*Exercise aim*. Provide the number of lines where the word "before" occurs, and no other text.

*Given information*.
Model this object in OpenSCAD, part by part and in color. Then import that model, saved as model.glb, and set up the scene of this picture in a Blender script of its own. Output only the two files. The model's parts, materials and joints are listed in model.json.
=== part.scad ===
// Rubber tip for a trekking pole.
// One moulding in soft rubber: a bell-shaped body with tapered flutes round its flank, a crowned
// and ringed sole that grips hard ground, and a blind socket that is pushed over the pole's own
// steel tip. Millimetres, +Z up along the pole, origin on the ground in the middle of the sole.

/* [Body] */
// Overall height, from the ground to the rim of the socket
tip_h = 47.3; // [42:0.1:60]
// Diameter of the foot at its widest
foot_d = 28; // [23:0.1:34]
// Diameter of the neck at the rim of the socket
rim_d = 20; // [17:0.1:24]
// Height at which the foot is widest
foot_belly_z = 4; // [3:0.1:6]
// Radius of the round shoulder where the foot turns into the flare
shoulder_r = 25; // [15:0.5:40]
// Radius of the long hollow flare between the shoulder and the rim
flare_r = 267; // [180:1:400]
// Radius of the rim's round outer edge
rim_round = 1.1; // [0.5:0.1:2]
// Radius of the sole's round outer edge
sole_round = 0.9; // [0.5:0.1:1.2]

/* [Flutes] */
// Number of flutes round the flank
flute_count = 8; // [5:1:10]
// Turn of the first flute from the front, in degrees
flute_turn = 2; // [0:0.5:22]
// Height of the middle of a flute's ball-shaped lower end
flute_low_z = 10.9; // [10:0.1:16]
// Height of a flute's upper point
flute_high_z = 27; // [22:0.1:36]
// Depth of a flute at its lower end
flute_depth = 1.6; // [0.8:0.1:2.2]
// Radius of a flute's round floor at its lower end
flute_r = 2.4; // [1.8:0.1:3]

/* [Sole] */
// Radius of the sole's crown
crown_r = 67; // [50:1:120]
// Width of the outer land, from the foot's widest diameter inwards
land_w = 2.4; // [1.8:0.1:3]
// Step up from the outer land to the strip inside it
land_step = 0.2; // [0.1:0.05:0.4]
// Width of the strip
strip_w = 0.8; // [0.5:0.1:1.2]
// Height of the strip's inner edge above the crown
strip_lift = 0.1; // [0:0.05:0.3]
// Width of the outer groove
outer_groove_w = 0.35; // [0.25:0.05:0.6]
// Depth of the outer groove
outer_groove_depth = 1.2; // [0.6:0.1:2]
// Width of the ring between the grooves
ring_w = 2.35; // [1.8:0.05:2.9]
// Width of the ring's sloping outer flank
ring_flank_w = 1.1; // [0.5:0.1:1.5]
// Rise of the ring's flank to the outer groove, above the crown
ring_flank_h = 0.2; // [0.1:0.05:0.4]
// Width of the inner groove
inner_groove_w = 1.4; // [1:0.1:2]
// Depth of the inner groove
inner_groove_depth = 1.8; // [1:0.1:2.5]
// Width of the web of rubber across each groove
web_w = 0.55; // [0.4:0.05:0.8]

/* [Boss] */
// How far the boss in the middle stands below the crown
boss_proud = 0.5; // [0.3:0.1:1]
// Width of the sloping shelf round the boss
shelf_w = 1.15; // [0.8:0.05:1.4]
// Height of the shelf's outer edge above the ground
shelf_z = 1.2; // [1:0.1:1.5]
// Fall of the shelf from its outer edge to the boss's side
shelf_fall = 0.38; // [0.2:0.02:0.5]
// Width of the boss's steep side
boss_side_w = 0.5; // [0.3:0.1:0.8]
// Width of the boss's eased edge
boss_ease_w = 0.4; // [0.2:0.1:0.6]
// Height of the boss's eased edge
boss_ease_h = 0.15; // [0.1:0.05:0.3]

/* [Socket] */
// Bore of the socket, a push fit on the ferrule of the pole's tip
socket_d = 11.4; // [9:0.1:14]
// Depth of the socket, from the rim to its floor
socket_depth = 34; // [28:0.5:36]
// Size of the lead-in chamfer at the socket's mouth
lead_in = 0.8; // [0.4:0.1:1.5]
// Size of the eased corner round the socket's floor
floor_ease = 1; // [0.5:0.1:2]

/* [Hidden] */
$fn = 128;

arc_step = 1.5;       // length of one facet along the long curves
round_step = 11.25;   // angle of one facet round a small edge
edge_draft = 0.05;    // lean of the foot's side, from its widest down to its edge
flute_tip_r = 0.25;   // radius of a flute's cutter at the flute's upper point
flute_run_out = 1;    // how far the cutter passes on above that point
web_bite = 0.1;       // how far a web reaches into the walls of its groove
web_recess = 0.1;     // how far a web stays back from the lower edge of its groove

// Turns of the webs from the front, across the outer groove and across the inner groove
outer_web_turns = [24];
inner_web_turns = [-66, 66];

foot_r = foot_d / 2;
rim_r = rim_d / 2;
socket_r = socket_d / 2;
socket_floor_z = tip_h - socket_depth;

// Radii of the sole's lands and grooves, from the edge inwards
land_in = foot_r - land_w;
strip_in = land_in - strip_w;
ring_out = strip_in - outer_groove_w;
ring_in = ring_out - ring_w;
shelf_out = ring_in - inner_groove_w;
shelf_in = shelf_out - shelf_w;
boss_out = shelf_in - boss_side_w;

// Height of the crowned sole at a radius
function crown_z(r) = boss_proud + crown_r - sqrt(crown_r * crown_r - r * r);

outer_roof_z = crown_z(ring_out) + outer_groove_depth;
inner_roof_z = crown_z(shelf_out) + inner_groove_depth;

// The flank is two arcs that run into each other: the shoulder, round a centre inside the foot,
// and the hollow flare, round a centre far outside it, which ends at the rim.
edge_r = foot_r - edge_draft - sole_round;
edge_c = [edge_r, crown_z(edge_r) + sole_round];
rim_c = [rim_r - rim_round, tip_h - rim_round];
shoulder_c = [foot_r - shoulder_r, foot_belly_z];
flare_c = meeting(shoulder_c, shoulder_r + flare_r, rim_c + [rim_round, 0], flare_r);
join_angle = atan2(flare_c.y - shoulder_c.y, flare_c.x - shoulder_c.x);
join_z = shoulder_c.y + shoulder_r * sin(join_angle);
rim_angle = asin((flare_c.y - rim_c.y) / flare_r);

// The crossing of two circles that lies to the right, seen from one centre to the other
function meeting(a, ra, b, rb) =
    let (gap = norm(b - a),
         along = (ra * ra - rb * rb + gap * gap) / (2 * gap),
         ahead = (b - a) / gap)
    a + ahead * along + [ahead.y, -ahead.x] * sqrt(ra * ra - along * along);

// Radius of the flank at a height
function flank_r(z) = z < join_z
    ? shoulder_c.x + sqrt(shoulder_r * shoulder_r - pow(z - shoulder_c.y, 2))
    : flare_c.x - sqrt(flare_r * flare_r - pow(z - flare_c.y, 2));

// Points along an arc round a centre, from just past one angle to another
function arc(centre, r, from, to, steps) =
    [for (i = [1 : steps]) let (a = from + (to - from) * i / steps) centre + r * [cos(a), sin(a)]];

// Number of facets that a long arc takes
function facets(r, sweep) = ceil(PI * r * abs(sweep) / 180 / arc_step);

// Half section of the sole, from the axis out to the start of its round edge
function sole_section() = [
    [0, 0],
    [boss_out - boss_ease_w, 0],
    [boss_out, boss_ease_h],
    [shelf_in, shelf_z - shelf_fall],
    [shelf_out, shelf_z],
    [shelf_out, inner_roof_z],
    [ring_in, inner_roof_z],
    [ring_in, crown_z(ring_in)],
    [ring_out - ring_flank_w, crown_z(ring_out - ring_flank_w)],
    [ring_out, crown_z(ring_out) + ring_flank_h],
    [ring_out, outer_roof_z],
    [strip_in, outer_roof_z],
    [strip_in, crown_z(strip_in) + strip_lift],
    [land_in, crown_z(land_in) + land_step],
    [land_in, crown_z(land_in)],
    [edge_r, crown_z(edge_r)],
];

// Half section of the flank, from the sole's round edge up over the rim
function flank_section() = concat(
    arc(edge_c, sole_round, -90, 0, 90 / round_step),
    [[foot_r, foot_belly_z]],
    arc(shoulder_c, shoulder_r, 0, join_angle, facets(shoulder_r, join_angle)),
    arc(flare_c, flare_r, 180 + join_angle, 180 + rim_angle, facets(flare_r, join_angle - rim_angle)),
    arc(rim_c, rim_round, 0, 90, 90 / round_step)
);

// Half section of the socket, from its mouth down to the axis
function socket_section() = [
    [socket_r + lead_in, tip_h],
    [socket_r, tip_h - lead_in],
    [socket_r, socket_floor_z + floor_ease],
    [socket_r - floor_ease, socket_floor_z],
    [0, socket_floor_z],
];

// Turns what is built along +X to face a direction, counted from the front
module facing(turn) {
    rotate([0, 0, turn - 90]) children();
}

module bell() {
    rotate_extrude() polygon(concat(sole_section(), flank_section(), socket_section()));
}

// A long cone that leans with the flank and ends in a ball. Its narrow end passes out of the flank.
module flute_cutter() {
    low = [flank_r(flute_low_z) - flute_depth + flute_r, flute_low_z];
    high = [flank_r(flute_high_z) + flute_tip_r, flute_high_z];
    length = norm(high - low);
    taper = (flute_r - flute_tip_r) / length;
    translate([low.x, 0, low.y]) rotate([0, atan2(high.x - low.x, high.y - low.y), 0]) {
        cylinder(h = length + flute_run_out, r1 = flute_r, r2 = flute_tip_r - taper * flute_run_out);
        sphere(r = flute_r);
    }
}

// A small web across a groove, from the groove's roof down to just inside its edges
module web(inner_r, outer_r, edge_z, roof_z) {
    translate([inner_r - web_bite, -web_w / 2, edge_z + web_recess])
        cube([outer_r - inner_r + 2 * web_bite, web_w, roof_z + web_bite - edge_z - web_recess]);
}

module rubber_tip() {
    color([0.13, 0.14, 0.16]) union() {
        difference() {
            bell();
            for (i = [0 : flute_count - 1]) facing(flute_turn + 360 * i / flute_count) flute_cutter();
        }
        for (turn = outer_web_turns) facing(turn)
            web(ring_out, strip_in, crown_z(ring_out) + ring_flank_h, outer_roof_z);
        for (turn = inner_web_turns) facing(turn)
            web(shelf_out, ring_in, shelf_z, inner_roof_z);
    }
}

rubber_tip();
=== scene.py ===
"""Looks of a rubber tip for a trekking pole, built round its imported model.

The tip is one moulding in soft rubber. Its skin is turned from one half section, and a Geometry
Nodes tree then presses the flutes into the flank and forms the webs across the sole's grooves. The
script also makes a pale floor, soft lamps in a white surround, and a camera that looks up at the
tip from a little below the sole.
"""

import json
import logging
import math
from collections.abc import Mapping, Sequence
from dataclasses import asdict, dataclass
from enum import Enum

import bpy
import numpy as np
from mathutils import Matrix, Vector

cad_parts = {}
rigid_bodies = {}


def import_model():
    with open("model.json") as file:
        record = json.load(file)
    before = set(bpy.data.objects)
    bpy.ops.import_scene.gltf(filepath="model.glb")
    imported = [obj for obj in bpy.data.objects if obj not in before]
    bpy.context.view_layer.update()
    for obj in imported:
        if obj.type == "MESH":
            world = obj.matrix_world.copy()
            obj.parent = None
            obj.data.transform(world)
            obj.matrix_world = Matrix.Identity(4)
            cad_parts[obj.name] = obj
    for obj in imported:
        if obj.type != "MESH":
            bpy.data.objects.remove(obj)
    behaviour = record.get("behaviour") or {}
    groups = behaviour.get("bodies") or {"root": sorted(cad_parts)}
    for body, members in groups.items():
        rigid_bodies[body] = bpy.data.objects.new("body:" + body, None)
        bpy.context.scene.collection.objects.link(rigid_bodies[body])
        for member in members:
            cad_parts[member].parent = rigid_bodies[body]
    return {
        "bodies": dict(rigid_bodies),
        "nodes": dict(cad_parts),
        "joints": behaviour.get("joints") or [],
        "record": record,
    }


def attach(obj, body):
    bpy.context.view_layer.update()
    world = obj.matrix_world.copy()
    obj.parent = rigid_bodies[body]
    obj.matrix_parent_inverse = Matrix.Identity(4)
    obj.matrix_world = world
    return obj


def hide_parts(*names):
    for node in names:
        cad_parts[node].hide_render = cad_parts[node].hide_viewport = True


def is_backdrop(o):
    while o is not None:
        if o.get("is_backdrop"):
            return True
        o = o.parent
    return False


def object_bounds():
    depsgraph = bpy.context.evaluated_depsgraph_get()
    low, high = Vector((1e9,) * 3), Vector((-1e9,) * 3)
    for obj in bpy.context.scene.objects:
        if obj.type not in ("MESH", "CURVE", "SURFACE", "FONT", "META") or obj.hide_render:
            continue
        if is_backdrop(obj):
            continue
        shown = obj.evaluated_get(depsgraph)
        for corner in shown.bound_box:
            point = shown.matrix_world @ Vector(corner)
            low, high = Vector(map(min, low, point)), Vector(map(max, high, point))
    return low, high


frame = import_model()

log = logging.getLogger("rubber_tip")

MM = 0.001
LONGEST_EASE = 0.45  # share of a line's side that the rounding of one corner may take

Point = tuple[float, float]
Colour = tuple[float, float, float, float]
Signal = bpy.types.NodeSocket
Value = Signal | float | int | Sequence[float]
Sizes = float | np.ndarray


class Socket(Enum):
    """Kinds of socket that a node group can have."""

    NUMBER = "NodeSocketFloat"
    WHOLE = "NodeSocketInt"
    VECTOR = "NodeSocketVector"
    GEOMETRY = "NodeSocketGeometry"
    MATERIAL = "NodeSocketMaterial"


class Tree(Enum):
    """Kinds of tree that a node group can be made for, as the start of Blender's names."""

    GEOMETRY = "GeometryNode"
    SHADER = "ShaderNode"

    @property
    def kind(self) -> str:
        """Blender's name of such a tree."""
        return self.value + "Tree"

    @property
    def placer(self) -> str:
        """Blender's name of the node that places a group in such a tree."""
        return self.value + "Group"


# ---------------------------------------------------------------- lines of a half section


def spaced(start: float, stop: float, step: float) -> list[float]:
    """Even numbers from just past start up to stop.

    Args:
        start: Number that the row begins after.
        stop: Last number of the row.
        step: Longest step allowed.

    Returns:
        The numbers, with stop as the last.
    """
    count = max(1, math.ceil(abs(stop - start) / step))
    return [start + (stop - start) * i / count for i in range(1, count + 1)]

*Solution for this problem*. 2